==== Data provided ====

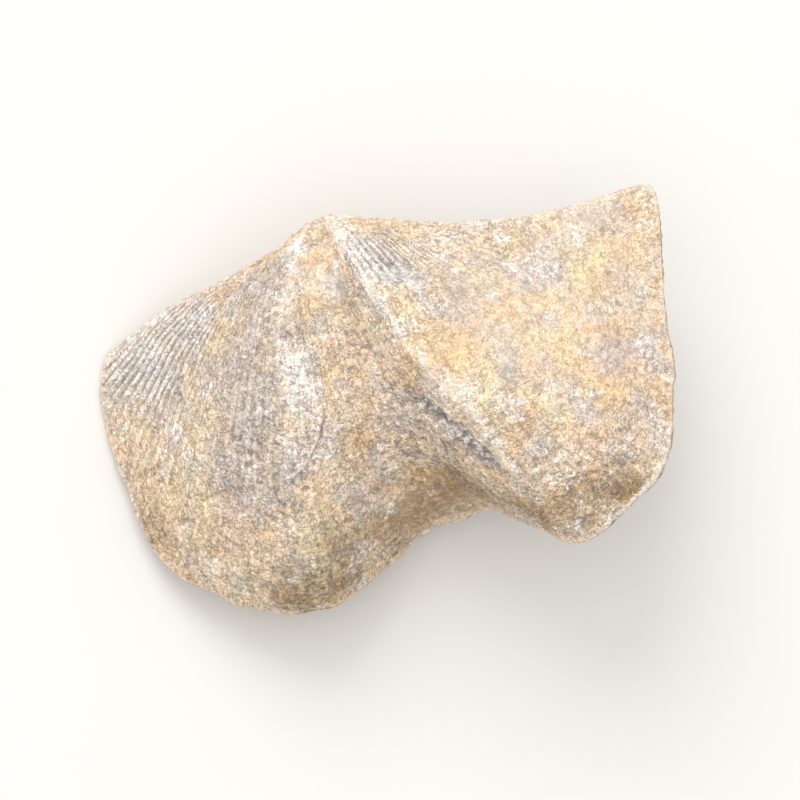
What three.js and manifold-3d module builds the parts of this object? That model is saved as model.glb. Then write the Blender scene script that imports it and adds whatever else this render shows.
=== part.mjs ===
// A fossil spiriferid brachiopod: two valves turned to stone and locked together, so one solid.
// Millimetres, +Z up. The fossil lies on its dorsal valve and leans on its left ear.
import * as THREE from 'three';
import { mergeVertices } from 'three/addons/utils/BufferGeometryUtils.js';
import Module from 'manifold-3d';

// The shell's own frame: X along the hinge, Y to the beak, Z out of the ventral valve, hinge near y = 2.
// Free margin where the valves meet, from the left ear round the front to the right ear.
const MARGIN = [
  [-19.0, 2.4, 0.9], [-20.9, 2.1, 1.3], [-22.3, -1.8, 1.2], [-22.2, -10.3, 0.9], [-19.8, -15.8, 0.7],
  [-15.4, -19.4, 0.5], [-10.4, -21.1, 0.1], [-7.0, -19.8, -2.4], [-2.8, -17.4, -6.0], [2.6, -17.0, -5.8],
  [6.6, -19.6, -2.0], [10.6, -22.2, 0.5], [17.3, -19.2, 0.4], [20.1, -14.1, 0.0], [21.4, -7.0, -0.5],
  [22.9, -0.5, -0.9], [22.8, 1.9, -0.9], [20.7, 2.2, -0.7],
];
const LEFT_RIDGE = 6; // margin point at the foot of the ridge on each side of the sulcus
const RIGHT_RIDGE = 11;
const CURVE_STEPS = 200; // steps in each stretch of the margin when its length is measured

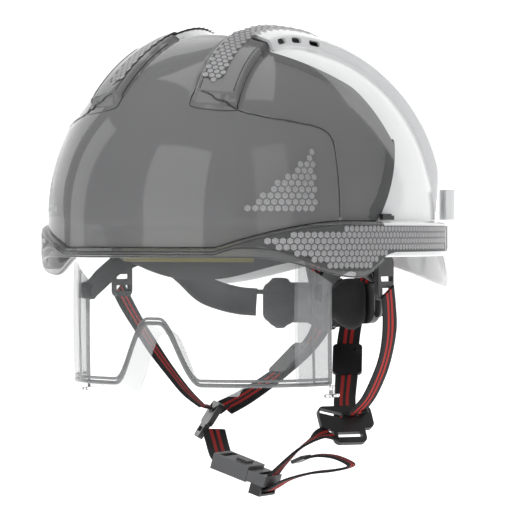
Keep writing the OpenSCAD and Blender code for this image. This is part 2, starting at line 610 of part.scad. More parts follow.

====

Using the entries above, return each line in which the word "Blender" occurs.

* **Response to the exercise**
What three.js and manifold-3d module builds the parts of this object? That model is saved as model.glb. Then write the Blender scene script that imports it and adds whatever else this render shows.
Keep writing the OpenSCAD and Blender code for this image. This is part 2, starting at line 610 of part.scad. More parts follow.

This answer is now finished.